Hay y no hay. Pintar lo
que hay para ver lo que no hay. Así, la habitación de Hammershoi, una neutra
estancia burguesa, se transfigura en un espacio encantado pleno de numinosidad.
Y entonces hasta el aire toma cuerpo. En esa transfiguración es precisamente
donde el pintor hace que el arte palpite. El artista nos transmite su capacidad visionaria,
esa segunda visión que le permite registrar la riqueza de sentidos que
proliferan en cualquier situación real o imaginaria. La habitación existe o
bien podría no existir pues la habitación pasa a ser en el cuadro un pretexto, algo más trascendente que un espacio doméstico: es una presencia viva, que siente, que observa (nos observa) y que calla. La puerta está medio
abierta y uno no sabe si quien la ha abierto lo ha hecho para salir o para
entrar.

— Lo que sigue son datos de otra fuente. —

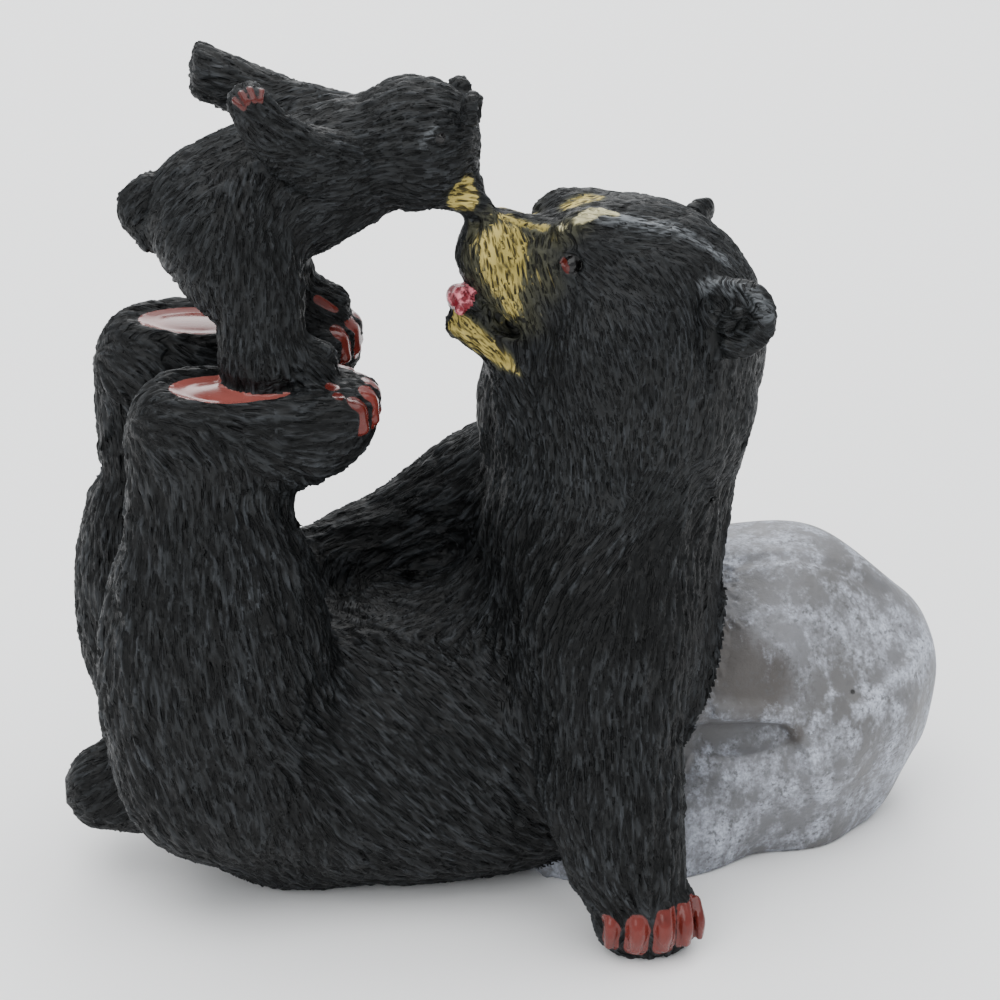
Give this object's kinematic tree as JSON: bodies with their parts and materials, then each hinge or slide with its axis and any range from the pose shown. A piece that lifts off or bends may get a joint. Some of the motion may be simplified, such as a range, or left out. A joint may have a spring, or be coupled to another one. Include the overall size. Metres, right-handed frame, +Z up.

O si solo es un recurso expresivo para dar realce al motivo vegetal. Lo
cierto es que todo parece estar en su sitio y, a la vez, cada uno de los
objetos, por separado, ocupa su lugar exacto en austera soledad, lo que apela a la imaginación del espectador que se siente atraída por la
misma incertidumbre que generan. Y es en esa ambigüedad donde se resuelve el símbolo. A una composición artística compleja se la reconoce porque nos obliga, como espectadores, a replantearnos con más cuidado qué es aquello que vemos. En este caso, la aparente banalidad de un secreto sencillo pero que sorprende: el profundo amor volcado en la intimidad doméstica. Una auténtica poesía de lo cotidiano de doble naturaleza: moral y sentimental.